A Decade of Evolution
When Apple Music launched on June 30, 2015, it felt like a shift—coming from iTunes and iPods into this streaming world. Beats 1 (now Apple Music 1) and DJs like Zane Lowe gave it a beat—not just algorithms, but a human curatorial edge.
Over the years, features like Spatial Audio with Dolby Atmos, Lossless format, Apple Watch integration, Android support, and in‑depth analytics via Apple Music for Artists have rolled out. Artists could see streams, Shazam data, listener stats, all in real time—empowering them to figure out where fans really connect and adjust accordingly.
Exclusive drops, docs, live sessions—they built more than a platform; they built a stage.
Celebrating the Anniversary
To mark the 10th, Apple Music Radio is hosting a week‑long celebration. It kicked off on June 30 with “Don’t Be Boring: The Birth of Apple Music Radio with Zane Lowe and Ebro Darden.” These shows dig into the journey—how the radio arm grew, why curation matters, and what’s ahead. It’s part commemoration, part roadmap.
What It Means Going Forward
Apple Music Studios isn’t just a fancy new office; it’s a statement: “We’re in the creative business.” For artists—rising or established—it means access to top-tier tools, immersive spaces, a chance to play with Spatial Audio, livestream sessions, visual storytelling, behind‑the‑scenes fan engagement—all in one place.

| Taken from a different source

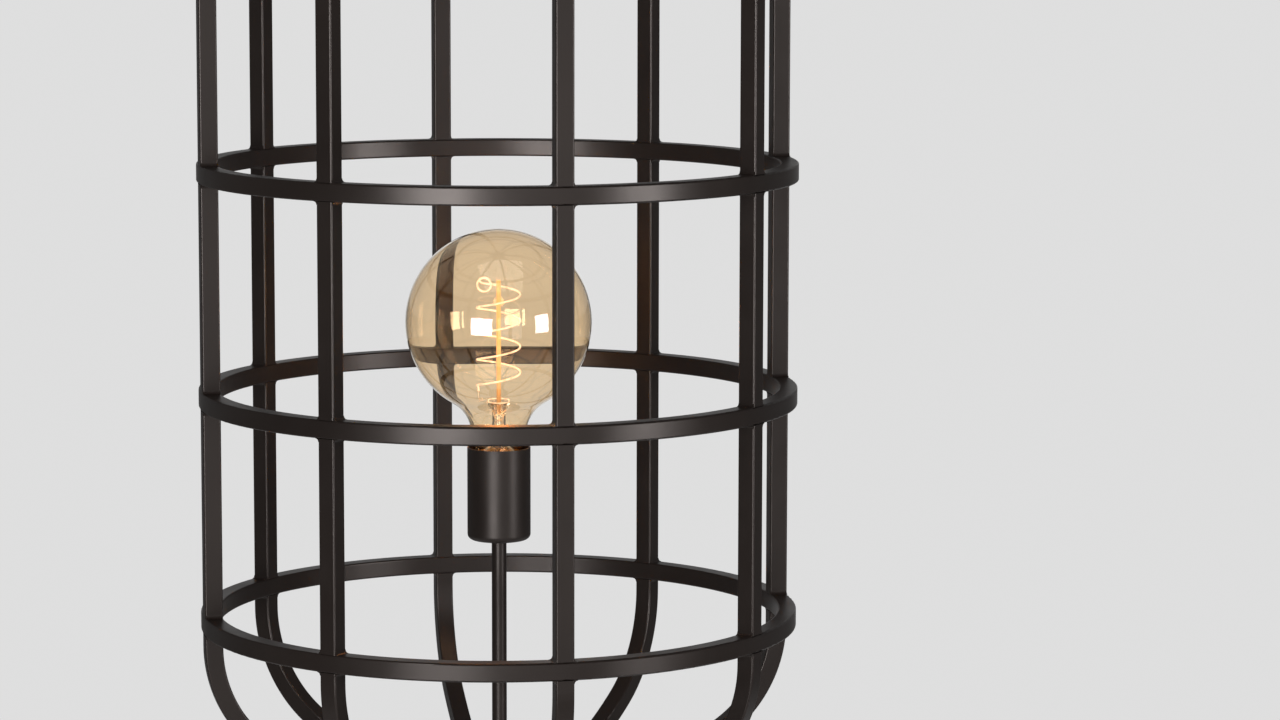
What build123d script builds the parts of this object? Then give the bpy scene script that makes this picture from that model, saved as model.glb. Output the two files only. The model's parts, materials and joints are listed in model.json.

For listeners, it suggests something deeper: richer experiences, exclusive content, events that go beyond streaming into reality—or something like it.

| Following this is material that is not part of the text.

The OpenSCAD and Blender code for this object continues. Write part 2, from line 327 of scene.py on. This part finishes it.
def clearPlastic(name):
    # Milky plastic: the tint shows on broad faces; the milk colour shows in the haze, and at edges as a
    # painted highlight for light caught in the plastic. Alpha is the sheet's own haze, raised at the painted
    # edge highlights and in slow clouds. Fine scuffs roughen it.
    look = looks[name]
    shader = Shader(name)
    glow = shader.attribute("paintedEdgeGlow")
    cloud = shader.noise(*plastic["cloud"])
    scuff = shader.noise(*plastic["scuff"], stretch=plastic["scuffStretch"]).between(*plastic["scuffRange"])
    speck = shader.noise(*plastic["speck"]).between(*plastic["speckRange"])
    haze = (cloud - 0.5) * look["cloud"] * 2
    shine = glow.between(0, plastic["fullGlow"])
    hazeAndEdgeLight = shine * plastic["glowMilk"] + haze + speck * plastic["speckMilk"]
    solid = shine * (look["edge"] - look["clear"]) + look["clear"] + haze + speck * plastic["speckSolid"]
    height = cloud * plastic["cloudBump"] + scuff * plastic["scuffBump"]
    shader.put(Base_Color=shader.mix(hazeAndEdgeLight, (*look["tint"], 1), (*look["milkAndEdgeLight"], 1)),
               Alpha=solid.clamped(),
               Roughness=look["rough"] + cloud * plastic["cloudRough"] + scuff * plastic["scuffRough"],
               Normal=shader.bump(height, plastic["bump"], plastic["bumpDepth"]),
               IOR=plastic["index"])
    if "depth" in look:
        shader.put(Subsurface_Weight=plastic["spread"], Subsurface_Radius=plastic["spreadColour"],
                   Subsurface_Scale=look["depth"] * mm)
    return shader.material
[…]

As Apple Music crosses this milestone, it’s clear the next decade might be less about simply listening and more about feeling, engaging, and even participating. Studio hubs, immersive formats, global collaborations—they underline one key belief: The power of connection, creativity, and artists telling stories—not just songs.
FAQ
Q1: What is Apple Music Studios?
A1: A three‑floor, 15,000 sq ft artist hub in Culver City—part studio, part creative campus where artists can record, shoot, produce, and connect.
Q2: What’s inside the space?
A2: Two Spatial Audio‑capable radio studios, a 4,000 sq ft soundstage, a Spatial Audio mixing room, photo/social media lab, edit suite, green room, plus quiet booths for songwriting or podcasting.
Q3: Is it the only hub?
A3: No—it’s the flagship. Apple Music already has hubs in Tokyo, Berlin, Paris, Nashville, with more coming in New York and London.
Q4: What’s Apple Music for Artists?
A4: A dashboard of streaming analytics—showing streams, listener trends, Shazam counts, fan geography—so artists can better plan and promote.
Q5: When did Apple Music launch?
A5: June 30, 2015.
Q6: What is Spatial Audio on Apple Music?
A6: A Dolby Atmos feature that creates immersive, three‑dimensional sound—music that feels like it’s all around you.
Q7: How’s Apple Music celebrating?
A7: With the launch of Apple Music Studios and a special week of programming on Apple Music Radio featuring Zane Lowe, Ebro Darden, and more.